Science Fair Project Encyclopedia
Ronnie Van Zant
Ronnie Van Zant (January 15 1948 - October 20 1977) was the singer and primary songwriter of the Southern rock band Lynyrd Skynyrd. He is the oldest brother of .38 Special founder & vocalist Donnie Van Zant and Southern rock vocalist Johnny Van Zant.
Born and raised in Jacksonville, Florida, Van Zant formed the band in the summer of 1964 with friends and schoolmates Allen Collins (guitar), Gary Rossington (guitar), Larry Junstrom (bass), and Bob Burns (drums).
The band's national exposure began in 1973 with the release of their debut album, Pronounced Leh-Nerd Skin-Nerd, which included their signature song, "Free Bird", a tribute to Van Zant's recently deceased friend, Duane Allman of The Allman Brothers Band.

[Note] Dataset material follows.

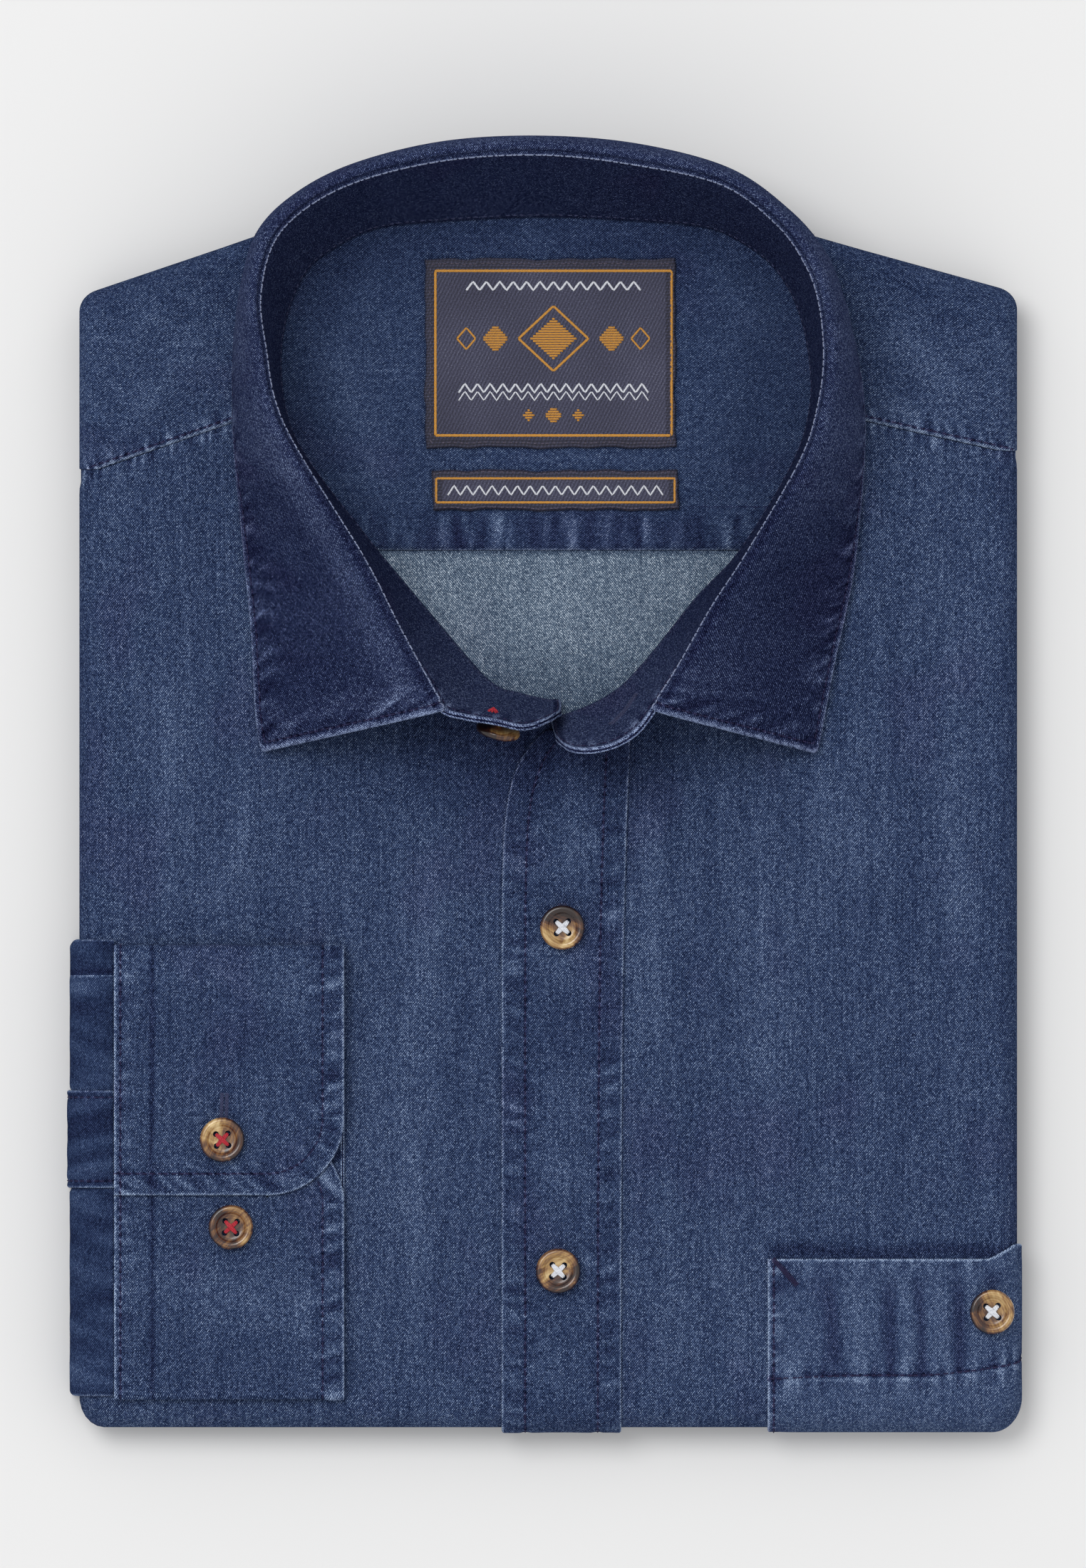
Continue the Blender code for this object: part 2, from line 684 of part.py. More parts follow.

Lynyrd Skynyrd's biggest hit single, "Sweet Home Alabama", was an answer song to Neil Young's "Alabama" and "Southern Man". The common belief that Van Zant and Young were rivals is incorrect, they were actually fans of each other and considered collaborating together on several occasions.
On October 20, 1977, a plane carrying the band between shows from Greenville, South Carolina to Baton Rouge, Louisiana, crashed outside of Gillsburg, Mississippi . The crash killed Van Zant, as well as bandmates Steve Gaines and Cassie Gaines , assistant road manager Dean Kilpatrick , pilot Walter McCreary and co-pilot William Gray. The other band members were injured.
Van Zant's younger brother, Johnny, took over as vocalist when the band reunited in 1987.
Van Zant was buried in Orange Park, Florida in 1977, but was relocated to an undisclosed location after vandals broke into his and bandmate's Steve Gaines tombs on June 29, 2000. Their mausoleums remain as memorials for fans to visit.